Beneath this instruction is a block of data; output from it exactly the lines that run from the one containing "The Blender code" through the one containing "WHITE = (1.0, 1.0, 1.0)", inclusive.

- _Stored dataset items_:

* START *

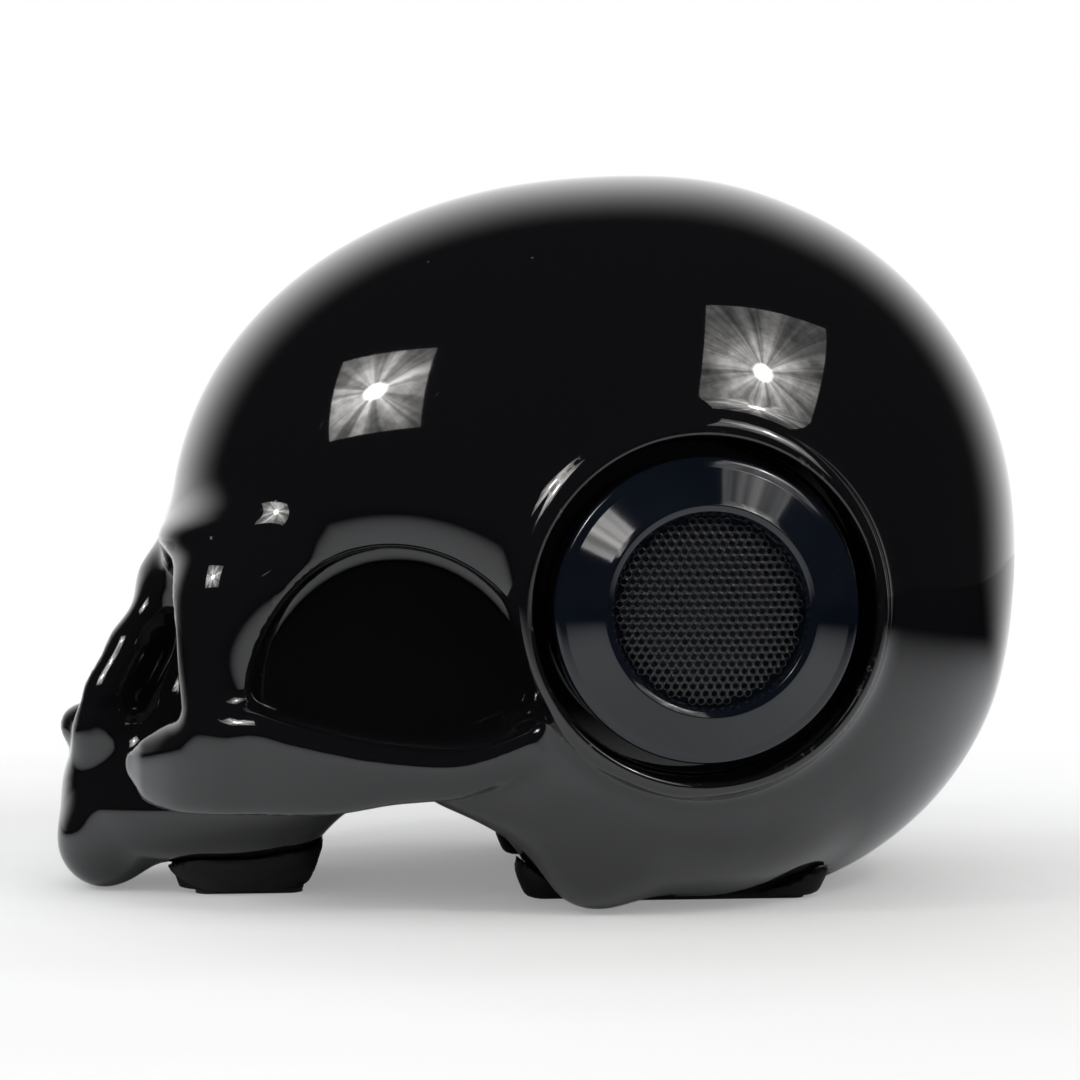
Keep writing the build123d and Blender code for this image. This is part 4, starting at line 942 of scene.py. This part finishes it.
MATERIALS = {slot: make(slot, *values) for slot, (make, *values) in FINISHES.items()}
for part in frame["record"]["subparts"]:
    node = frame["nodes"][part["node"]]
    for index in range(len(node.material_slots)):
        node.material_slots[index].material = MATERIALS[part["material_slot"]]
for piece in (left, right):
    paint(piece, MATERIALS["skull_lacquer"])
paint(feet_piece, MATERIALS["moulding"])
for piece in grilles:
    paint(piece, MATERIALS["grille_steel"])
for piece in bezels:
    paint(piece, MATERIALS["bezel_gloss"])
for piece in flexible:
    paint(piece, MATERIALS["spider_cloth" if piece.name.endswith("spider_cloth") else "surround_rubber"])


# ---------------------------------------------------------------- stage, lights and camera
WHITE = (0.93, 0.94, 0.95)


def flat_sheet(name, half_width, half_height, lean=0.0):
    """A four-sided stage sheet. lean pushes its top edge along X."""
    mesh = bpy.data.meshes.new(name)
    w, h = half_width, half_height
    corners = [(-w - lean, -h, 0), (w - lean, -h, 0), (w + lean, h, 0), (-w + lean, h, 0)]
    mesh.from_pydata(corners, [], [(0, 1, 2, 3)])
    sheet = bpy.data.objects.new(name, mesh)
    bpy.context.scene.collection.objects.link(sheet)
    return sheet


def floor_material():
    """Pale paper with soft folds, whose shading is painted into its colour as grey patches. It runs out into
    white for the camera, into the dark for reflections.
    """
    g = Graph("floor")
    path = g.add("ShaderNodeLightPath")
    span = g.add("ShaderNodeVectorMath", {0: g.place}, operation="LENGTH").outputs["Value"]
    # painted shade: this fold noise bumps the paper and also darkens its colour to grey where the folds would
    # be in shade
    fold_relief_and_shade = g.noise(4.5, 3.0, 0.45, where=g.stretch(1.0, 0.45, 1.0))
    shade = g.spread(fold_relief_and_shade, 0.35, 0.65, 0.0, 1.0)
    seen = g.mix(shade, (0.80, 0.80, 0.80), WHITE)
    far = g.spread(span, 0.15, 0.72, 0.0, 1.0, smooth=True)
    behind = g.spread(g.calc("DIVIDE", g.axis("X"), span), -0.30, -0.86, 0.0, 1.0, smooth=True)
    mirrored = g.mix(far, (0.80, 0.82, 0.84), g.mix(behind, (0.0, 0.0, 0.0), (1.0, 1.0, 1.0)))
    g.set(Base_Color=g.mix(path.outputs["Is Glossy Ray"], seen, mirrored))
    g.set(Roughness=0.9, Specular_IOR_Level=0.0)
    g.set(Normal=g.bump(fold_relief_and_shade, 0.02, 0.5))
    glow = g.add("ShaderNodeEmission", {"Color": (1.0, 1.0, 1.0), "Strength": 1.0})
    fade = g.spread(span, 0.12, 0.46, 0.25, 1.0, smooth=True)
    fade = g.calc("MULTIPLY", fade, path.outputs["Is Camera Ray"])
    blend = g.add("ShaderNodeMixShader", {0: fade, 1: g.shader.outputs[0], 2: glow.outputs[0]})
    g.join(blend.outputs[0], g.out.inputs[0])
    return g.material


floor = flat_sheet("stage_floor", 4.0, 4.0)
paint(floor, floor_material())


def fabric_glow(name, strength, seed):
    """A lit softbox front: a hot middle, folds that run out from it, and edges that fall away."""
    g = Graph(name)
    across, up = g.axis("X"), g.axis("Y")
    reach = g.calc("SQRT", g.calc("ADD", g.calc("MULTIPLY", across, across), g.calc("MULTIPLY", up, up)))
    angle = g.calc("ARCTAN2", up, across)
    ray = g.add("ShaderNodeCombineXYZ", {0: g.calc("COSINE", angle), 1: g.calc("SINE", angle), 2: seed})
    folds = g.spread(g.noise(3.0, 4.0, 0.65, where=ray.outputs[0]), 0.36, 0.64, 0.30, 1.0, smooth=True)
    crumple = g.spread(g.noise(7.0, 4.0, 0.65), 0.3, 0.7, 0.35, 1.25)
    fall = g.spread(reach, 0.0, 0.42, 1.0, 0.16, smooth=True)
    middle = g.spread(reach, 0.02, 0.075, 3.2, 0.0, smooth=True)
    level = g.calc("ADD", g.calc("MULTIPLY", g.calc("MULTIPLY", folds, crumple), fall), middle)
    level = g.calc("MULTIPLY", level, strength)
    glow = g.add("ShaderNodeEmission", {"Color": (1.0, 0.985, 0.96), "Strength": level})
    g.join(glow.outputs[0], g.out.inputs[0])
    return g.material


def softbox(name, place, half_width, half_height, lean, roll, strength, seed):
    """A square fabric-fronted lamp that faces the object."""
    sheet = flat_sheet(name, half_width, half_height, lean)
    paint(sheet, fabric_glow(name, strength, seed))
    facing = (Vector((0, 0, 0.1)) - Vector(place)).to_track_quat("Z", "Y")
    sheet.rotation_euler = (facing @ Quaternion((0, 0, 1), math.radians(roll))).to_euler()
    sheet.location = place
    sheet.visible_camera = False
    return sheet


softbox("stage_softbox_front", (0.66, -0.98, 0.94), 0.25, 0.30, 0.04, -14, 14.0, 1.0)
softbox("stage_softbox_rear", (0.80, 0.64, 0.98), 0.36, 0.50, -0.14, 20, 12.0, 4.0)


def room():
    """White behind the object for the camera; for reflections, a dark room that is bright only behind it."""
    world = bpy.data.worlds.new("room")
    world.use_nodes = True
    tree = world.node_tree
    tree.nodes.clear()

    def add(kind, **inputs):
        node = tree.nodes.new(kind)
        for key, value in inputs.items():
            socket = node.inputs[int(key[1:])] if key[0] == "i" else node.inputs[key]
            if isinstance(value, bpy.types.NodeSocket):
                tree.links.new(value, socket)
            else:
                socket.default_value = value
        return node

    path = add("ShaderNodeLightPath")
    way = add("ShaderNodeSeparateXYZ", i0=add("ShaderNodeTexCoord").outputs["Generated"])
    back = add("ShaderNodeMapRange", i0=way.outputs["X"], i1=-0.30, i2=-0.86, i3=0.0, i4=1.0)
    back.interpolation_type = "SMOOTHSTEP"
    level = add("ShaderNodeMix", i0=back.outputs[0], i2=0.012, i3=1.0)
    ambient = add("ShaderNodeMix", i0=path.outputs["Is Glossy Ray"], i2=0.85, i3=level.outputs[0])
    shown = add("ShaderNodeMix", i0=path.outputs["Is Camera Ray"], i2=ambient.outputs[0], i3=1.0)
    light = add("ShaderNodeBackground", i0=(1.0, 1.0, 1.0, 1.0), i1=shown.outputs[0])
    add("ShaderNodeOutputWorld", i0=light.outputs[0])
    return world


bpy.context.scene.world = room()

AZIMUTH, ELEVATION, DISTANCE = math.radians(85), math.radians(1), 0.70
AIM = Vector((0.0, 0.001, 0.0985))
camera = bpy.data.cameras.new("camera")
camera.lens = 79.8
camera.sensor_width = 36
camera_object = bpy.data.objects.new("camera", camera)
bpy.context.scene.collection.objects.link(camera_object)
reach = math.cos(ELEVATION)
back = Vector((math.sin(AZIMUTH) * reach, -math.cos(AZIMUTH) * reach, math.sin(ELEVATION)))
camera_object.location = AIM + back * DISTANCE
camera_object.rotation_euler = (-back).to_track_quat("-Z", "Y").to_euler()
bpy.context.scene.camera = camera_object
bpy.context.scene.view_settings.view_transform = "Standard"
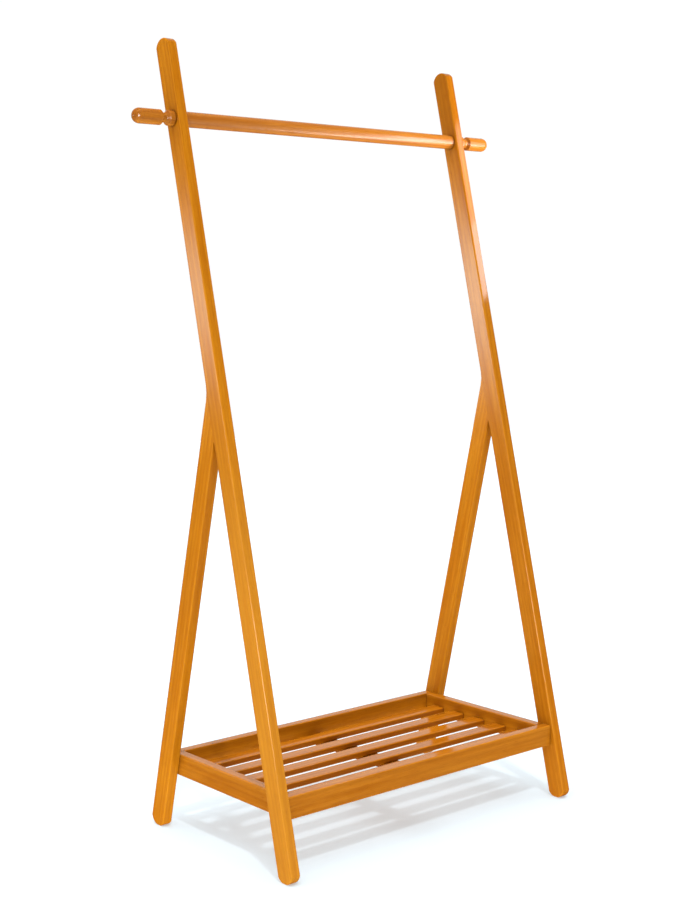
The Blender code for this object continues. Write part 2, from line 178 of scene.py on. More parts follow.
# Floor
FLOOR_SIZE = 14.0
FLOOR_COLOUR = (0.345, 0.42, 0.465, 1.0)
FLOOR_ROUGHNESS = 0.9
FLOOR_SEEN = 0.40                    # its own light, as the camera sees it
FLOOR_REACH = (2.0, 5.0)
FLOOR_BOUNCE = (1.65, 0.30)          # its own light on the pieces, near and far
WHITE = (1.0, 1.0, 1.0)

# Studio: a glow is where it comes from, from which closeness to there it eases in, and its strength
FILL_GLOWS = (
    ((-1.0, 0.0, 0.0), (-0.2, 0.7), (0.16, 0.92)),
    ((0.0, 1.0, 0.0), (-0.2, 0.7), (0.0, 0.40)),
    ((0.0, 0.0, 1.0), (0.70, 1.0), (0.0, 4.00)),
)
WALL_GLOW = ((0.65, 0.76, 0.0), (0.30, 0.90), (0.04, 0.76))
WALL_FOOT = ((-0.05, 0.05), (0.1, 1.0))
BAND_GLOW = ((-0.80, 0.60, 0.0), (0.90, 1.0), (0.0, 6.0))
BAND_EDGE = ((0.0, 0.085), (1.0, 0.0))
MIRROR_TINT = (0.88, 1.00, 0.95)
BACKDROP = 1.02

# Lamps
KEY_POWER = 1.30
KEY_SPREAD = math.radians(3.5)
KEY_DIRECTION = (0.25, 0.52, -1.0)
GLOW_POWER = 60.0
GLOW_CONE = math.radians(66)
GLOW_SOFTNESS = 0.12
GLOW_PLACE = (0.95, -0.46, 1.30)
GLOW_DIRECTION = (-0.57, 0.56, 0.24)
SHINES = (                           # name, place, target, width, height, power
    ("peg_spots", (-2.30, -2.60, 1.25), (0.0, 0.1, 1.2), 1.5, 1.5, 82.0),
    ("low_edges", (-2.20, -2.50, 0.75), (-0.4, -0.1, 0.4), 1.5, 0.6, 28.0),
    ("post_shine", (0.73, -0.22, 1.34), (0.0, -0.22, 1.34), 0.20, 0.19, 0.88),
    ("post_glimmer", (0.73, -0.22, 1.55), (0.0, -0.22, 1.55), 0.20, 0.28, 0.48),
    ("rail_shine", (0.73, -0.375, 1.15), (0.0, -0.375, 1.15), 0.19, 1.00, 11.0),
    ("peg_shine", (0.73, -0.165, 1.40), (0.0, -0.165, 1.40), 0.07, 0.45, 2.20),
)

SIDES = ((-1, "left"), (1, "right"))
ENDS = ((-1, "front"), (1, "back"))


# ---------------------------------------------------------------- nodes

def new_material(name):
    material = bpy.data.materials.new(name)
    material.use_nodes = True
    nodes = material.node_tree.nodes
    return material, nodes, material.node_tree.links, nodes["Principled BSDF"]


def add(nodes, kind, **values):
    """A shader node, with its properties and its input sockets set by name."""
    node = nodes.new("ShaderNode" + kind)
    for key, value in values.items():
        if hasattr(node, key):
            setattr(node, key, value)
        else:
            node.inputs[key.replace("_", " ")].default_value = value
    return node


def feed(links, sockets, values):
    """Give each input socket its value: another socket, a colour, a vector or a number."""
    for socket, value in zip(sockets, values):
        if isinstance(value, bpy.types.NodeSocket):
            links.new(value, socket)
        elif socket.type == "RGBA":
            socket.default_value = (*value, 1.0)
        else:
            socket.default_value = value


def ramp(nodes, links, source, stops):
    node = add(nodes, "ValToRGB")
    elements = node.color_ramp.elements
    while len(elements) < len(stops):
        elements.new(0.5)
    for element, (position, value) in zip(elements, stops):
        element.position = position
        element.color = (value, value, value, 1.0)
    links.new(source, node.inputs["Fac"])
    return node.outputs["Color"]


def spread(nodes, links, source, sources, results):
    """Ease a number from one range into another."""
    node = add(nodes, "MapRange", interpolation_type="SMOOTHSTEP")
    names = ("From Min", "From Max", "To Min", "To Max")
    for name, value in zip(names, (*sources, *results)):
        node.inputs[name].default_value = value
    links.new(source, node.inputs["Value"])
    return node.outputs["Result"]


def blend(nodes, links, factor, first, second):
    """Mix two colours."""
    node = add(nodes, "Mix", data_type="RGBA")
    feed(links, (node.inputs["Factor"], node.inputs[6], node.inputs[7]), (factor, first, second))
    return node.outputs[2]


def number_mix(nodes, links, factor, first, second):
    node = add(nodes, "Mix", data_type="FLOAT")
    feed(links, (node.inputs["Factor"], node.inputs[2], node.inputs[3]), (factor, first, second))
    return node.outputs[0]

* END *

- _Solved problem_:
The Blender code for this object continues. Write part 2, from line 178 of scene.py on. More parts follow.
# Floor
FLOOR_SIZE = 14.0
FLOOR_COLOUR = (0.345, 0.42, 0.465, 1.0)
FLOOR_ROUGHNESS = 0.9
FLOOR_SEEN = 0.40                    # its own light, as the camera sees it
FLOOR_REACH = (2.0, 5.0)
FLOOR_BOUNCE = (1.65, 0.30)          # its own light on the pieces, near and far
WHITE = (1.0, 1.0, 1.0)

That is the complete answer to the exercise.